The wake of betrayal Sadie always leaves behind is delicious. She isn’t evil; she isn’t really even the antagonist of this book. She is as much a victim as any of the other women herein. Sadie merely refuses to be cowed by her victimhood—nor, I should point out, is Marie, and their reactions have striking parallels. Sadie turns to art and expression, finds her voice in slanderous speech; Marie seizes control of the one thing she can control—the sugar factory—even if it means aligning herself along class lines.

This brings us to the heart of the novel, the twisted and sickening knot that underlies every page. O’Neill looks at loyalty from every angle. What does it mean to be loyal in a relationship, romantic or platonic?

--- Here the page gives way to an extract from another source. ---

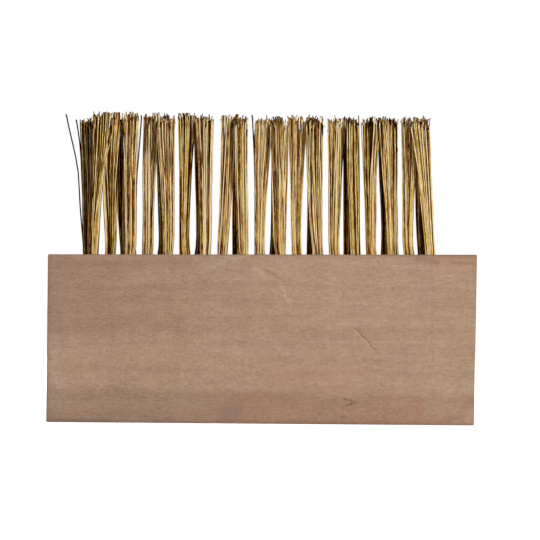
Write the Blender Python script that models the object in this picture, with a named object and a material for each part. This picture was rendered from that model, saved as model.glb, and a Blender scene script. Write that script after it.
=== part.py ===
"""Weed brush head: a hardwood block with three staggered rows of stapled wire tufts.

Metres, +Z up. The block stands on its handle edge at z = 0 with its wires pointing up.
Its length lies along X and its front face looks towards -Y.
"""

import math
import random

import bmesh
import bpy

# Wooden block
BLOCK_LENGTH = 0.240
BLOCK_THICKNESS = 0.045
BLOCK_HEIGHT = 0.095
EDGE_ROUND = 0.0008

# Blind tapered socket for the handle, in the middle of the lower edge
SOCKET_MOUTH_DIAMETER = 0.028
SOCKET_END_DIAMETER = 0.024
SOCKET_DEPTH = 0.050

# Pattern of the holes: the middle row has one tuft less and sits between its neighbours.
# Each row is shifted along X by the small amount that it is off centre in the photo.
LONG_ROW_TUFTS = 10
END_MARGIN = 0.0255
ROW_SPACING = 0.012
FRONT_SHIFT = -0.0004
MIDDLE_SHIFT = -0.0016
REAR_SHIFT = -0.0037

# Holes in the upper edge
HOLE_DIAMETER = 0.0064
HOLE_DEPTH = 0.018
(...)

To one’s family? To an ideal? To one’s gender, one’s class, one’s peers? It is impossible to preserve all of one’s loyalties equally, and it is the conflict between and the intersection of all these loyalties that is ultimately the downfall of our antiheroines. At first abandoned by each other and then seeking to remain loyal to each other, they each sabotage themselves, sabotage one another.

I enjoyed this book so much because it is actually a very simple tragedy. You know how it’s going down from the very first page—but you still can’t put it down. There are predictable twists and turns, elements of plot that feel somewhat clichéd—but in the way that a good melodrama feels that way. O’Neill has written a stage play but given it the depth and descriptive power of a novel, and the result is a trenchant work of Canadian historical fiction that leaves me with all the feels. I am really happy her voice is with us, growing more powerful with every book.